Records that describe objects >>
►
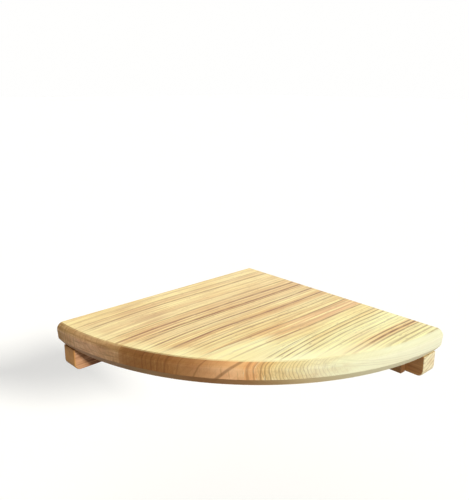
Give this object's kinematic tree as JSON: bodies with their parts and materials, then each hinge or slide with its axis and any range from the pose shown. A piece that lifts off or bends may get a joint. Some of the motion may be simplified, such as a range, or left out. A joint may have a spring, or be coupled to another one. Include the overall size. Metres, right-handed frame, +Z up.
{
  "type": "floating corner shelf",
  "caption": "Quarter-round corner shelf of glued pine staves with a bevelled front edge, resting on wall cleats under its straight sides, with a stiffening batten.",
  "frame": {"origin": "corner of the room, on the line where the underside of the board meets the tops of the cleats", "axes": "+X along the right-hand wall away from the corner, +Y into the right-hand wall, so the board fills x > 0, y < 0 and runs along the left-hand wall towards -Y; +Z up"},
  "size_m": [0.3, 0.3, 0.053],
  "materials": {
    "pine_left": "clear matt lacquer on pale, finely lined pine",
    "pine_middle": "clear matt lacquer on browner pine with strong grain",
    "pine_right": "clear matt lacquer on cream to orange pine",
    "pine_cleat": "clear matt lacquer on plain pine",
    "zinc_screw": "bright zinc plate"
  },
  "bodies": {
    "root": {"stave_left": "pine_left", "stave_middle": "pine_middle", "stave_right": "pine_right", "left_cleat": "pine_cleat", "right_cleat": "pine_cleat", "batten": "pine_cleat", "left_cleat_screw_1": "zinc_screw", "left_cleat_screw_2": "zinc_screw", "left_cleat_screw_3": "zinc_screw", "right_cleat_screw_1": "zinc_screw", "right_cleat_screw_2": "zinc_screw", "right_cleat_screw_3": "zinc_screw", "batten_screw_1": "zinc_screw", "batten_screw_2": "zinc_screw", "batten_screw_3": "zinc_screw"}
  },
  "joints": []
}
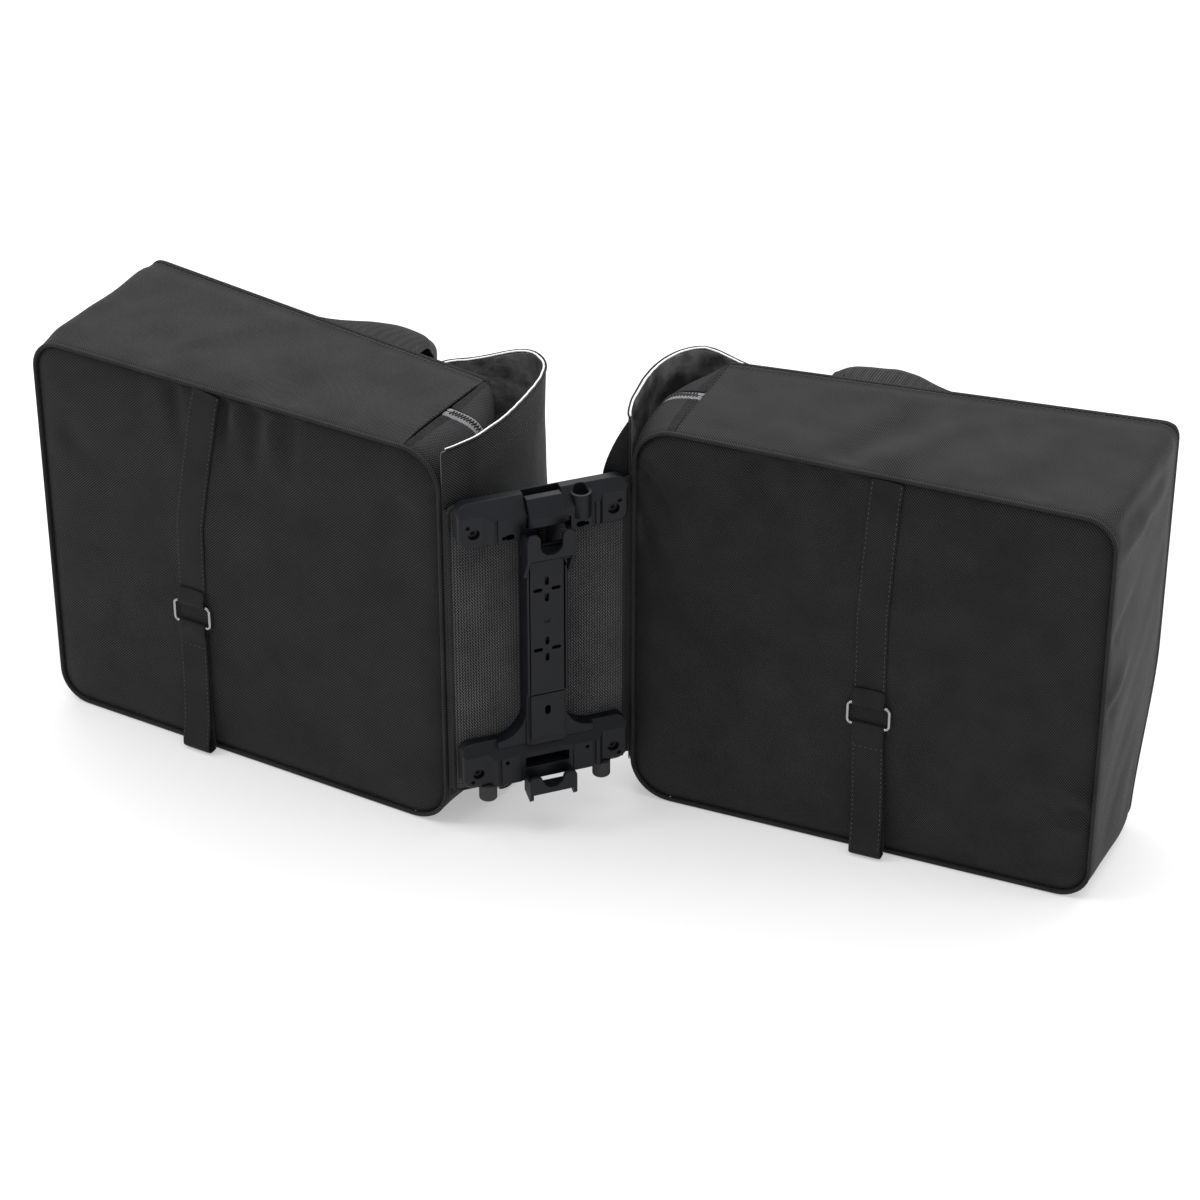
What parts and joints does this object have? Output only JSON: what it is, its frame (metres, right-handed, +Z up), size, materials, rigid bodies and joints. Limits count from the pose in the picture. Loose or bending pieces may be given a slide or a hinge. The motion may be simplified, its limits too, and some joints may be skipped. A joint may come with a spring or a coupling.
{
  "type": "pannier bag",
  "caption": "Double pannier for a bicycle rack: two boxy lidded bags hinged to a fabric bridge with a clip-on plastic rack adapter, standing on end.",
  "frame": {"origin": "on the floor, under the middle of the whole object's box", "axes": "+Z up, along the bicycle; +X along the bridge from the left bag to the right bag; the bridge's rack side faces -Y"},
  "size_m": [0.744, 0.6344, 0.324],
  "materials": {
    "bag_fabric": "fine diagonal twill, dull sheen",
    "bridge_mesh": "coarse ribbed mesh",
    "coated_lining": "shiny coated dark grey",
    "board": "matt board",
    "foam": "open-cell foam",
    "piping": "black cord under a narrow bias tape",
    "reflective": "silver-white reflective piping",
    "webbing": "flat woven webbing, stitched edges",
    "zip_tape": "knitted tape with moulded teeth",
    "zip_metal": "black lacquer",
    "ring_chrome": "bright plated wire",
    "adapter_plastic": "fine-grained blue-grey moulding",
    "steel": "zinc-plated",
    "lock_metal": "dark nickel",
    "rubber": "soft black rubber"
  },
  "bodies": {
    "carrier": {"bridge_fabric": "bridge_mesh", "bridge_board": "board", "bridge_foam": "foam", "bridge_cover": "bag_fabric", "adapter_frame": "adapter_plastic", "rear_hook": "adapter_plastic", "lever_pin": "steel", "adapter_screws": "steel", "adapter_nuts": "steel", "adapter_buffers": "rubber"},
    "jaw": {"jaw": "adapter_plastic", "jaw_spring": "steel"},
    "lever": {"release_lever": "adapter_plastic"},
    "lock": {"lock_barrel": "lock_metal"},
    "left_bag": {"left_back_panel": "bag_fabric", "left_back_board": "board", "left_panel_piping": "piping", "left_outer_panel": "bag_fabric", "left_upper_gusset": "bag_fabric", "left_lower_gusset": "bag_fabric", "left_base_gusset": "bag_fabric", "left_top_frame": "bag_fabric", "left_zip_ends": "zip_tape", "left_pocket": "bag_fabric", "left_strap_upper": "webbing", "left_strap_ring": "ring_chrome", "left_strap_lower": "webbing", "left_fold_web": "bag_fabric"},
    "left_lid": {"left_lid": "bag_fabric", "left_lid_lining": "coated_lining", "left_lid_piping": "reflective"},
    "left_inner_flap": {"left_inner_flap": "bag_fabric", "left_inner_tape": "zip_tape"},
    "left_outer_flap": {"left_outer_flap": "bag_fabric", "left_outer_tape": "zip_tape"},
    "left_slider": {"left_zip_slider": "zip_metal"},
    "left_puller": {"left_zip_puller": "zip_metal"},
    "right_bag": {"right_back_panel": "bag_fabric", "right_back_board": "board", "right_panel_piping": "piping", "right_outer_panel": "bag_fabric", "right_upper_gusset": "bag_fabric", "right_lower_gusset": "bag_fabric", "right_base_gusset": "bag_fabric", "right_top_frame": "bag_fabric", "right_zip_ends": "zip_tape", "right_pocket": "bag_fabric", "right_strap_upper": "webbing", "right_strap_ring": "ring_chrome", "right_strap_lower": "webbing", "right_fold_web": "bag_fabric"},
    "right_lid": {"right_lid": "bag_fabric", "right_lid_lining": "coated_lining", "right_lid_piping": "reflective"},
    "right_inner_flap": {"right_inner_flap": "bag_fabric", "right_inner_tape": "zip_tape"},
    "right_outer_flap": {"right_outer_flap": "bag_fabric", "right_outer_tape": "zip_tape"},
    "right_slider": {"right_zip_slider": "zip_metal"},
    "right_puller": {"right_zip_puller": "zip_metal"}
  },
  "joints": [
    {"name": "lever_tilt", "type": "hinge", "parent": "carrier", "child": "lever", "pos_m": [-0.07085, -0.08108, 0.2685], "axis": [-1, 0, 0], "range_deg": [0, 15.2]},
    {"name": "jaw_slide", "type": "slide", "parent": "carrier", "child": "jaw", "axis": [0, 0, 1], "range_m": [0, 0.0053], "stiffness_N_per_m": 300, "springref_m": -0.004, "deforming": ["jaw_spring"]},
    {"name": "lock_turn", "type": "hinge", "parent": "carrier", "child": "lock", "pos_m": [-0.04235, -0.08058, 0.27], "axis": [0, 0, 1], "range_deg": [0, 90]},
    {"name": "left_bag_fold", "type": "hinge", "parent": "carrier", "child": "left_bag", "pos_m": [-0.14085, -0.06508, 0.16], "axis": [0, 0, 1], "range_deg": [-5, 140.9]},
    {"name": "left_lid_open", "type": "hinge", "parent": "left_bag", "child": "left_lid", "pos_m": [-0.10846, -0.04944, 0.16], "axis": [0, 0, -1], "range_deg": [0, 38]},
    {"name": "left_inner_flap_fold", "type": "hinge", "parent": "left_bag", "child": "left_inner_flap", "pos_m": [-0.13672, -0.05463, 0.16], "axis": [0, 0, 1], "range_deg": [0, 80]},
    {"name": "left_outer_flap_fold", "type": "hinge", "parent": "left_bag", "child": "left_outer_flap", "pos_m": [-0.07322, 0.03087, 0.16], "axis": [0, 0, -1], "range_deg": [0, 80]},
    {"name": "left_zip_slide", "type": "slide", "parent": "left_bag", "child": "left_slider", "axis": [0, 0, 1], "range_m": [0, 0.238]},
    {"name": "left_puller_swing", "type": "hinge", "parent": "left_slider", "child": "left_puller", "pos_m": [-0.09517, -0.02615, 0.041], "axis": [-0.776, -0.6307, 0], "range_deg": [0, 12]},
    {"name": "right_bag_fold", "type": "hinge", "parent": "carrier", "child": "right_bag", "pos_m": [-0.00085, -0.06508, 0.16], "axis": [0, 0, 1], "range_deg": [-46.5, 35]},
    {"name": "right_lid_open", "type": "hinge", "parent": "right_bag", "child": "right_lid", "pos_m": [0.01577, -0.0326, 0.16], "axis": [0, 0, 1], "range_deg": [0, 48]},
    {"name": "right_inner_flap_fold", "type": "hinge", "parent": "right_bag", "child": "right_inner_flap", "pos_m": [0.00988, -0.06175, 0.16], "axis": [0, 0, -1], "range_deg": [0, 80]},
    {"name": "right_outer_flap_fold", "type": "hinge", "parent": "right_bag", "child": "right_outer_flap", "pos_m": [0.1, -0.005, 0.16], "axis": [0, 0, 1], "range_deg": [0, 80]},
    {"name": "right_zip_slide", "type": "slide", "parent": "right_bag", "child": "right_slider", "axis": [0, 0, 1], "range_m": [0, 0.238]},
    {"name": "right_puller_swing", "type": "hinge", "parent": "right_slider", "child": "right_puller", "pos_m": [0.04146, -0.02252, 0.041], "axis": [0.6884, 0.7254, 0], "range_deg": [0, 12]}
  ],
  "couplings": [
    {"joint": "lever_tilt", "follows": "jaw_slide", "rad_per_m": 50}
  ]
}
◄
Task directions >> Set out every line from the material that contains the string "joints".

Exercise answer >>
  "joints": []
What parts and joints does this object have? Output only JSON: what it is, its frame (metres, right-handed, +Z up), size, materials, rigid bodies and joints. Limits count from the pose in the picture. Loose or bending pieces may be given a slide or a hinge. The motion may be simplified, its limits too, and some joints may be skipped. A joint may come with a spring or a coupling.
  "joints": [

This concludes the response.